▶ **Entries shown**:
_ _ _ _ _ _ _

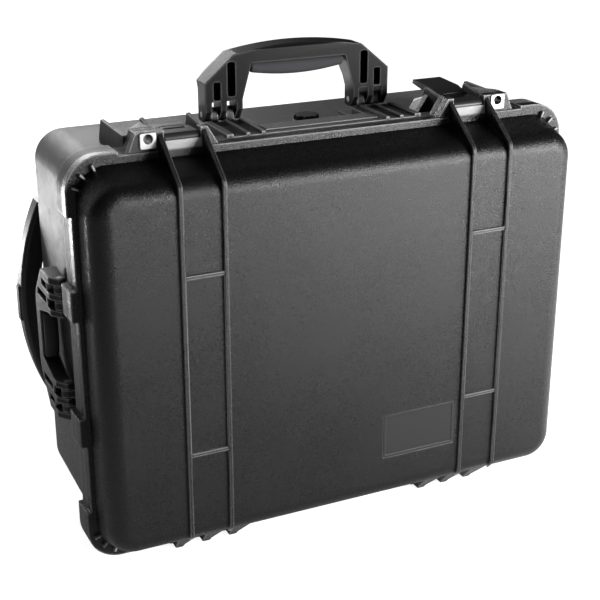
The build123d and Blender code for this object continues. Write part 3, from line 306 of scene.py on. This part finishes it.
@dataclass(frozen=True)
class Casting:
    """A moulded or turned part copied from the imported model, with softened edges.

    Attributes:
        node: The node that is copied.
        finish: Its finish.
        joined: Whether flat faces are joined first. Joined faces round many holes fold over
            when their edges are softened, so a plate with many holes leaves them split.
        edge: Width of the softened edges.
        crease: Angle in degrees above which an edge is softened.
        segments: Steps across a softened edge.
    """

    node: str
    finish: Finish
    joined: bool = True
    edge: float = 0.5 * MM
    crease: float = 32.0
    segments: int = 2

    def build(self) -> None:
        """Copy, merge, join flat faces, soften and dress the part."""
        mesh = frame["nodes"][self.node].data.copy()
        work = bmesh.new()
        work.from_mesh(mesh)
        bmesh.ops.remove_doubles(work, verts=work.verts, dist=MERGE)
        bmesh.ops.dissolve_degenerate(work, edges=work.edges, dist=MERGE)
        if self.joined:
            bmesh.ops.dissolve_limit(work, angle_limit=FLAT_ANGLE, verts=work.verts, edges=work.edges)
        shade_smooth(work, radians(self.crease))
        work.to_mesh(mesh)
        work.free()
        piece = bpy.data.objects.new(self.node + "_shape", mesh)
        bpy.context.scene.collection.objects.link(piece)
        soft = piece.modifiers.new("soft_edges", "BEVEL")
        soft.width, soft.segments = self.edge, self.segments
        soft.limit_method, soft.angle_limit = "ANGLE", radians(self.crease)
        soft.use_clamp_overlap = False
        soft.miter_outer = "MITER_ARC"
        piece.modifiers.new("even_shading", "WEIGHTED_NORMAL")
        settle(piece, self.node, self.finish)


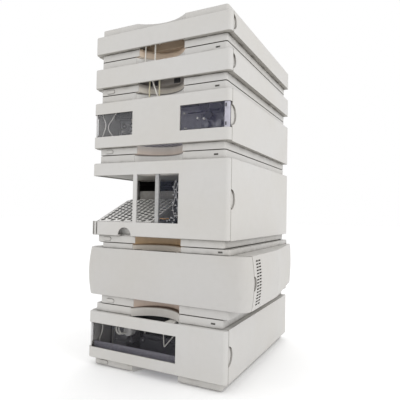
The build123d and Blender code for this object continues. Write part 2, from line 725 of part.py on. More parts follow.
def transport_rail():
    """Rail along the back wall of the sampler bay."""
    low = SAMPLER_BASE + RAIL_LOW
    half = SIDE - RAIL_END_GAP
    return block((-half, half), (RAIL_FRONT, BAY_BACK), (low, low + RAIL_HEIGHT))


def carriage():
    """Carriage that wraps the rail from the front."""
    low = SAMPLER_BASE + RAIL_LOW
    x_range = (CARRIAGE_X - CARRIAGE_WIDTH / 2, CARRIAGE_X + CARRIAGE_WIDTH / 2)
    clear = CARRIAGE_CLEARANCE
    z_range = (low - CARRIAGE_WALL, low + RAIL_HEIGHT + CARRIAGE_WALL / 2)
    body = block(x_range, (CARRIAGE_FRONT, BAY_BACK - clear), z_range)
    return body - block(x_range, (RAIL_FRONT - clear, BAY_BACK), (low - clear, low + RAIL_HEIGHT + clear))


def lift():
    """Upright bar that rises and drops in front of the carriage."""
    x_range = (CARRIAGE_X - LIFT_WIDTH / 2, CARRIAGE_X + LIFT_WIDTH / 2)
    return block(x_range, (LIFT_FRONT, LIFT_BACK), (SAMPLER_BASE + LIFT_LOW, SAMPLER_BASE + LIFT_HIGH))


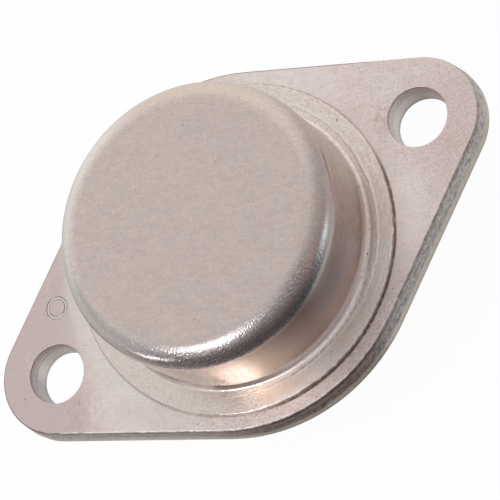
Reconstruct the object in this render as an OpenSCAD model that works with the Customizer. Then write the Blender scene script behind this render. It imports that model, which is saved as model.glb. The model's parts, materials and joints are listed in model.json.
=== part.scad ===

_ _ _ _ _ _ _

▶ **Requirements**: Output an exact copy of the lines beginning at the one that holds "Reconstruct the object" and running through the final line of the records.

▶ **Solved problem**:
Reconstruct the object in this render as an OpenSCAD model that works with the Customizer. Then write the Blender scene script behind this render. It imports that model, which is saved as model.glb. The model's parts, materials and joints are listed in model.json.
=== part.scad ===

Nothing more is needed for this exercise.